Plus tard, lorsqu’on demanda à Rabbi Méir comment il avait eu l’idée de cette conception révolutionnaire qui avait profondément changé la face du monde de la Torah, il avait répondu simplement : « Les larmes de ma mère…car lorsque j’avais vu ce jour-là ses pleurs, ses larmes pures émanant du plus profond de son cœur, je compris que chaque jour, il y avait une "part de Torah", et chaque jour qui s’écoule sans étudier cette "part de Torah" quotidienne, est un malheur irréversible ! »
« Les larmes de maman, qui ne dit presque rien, mais le fait même de ses pleurs, le fait de sa grande tristesse, de son désarroi profond, provoquèrent un bouleversement en moi, et plantèrent les graines de la révolution du Daf Hayomi. Car observer maman pleurer sur le jour qui s'était écoulé sans Torah a été plus parlant que mille cours de Moussar (morale) sur les jours qui passent sans être exploités, et je vis la nécessité de donner à chaque jour sa part de Torah, et d’ancrer cette nécessité dans tout le peuple juif ! »

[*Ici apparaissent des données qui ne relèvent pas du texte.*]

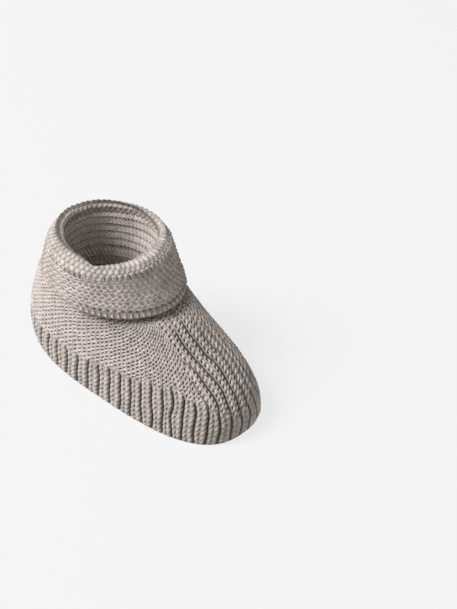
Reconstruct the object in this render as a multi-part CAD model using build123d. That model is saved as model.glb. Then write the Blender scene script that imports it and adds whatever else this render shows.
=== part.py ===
from build123d import *
import math
import os

os.makedirs("parts", exist_ok=True)

# Knitted baby bootie, millimetres. +Z up, the toe points along -Y, X = 0 is the
# mid plane. Origin: middle of the footprint, on the face the sole stands on.

# ---------------------------------------------------------------- dimensions
# Outer cross sections of the foot, from the floor up to the shoulder under
# the cuff: height, heel y, toe y, half width, toe squareness, heel
# squareness (1 is an ellipse, less is boxier), widening towards the toe.
FOOT = [
    (0.0, 46.3, -50.2, 23.5, 0.80, 0.76, 0.04),
    (0.8, 47.3, -50.6, 23.9, 0.80, 0.76, 0.04),
    (2.2, 48.2, -50.8, 24.05, 0.81, 0.77, 0.03),
    (5.0, 49.7, -50.8, 24.1, 0.84, 0.80, 0.02),
    (9.0, 50.6, -49.6, 23.7, 0.87, 0.84, 0.00),
    (14.0, 50.7, -45.6, 23.0, 0.91, 0.89, -0.02),
    (18.0, 50.1, -40.2, 22.4, 0.94, 0.93, -0.04),
    (22.0, 49.1, -33.7, 21.8, 0.98, 0.97, -0.06),
    (26.0, 48.0, -27.0, 21.2, 1.0, 1.0, -0.07),
    (29.0, 47.1, -22.0, 20.8, 1.0, 1.0, -0.08),
    (31.0, 46.0, -18.0, 20.5, 1.0, 1.0, -0.08),
]
SHOULDER_Z = 33.0        # top of the foot, where the collar is knitted on
KNIT = 2.0               # thickness of the knitted wall
LINING = 0.9             # thickness of the jersey lining
SOLE_T = 2.2             # thickness of the ribbed sole
BAND_TOP_Z = 14.0        # top of the ribbed band round the foot

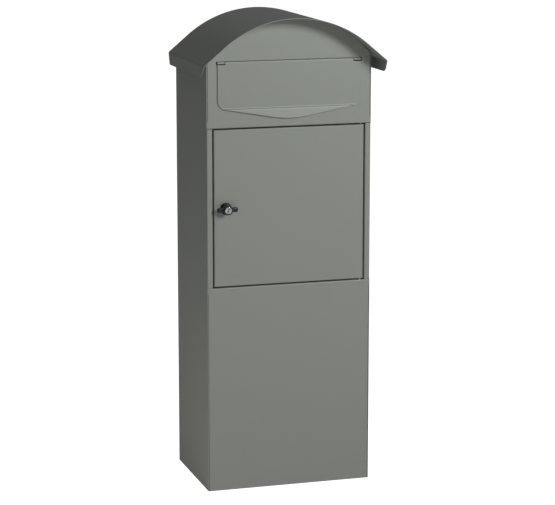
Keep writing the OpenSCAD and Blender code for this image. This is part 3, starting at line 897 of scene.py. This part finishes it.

Incroyable ! Jusqu’à aujourd’hui, des centaines de milliers de Juifs étudient au quotidien le Daf Hayomi. Les cours se multiplient à un rythme effarant, le soir, les centres de Torah sont pleins, tous les hommes étudient la même page de Guémara au jour le jour, suivant la vision et le rêve génial, presque imaginaire, de Rabbi Méir Shapira. Et tous, oui, TOUS, le doivent aux pleurs sincères versés par une mère juive dans le coin d’une salle à manger frugale, au milieu du siècle dernier. Sans dire un mot, sans donner de leçon de morale, sans lancer de regard réprobateur, mais ce que les yeux de cet enfant avaient perçu en cet instant unique est ce qui créa la révolution du Daf Hayomi.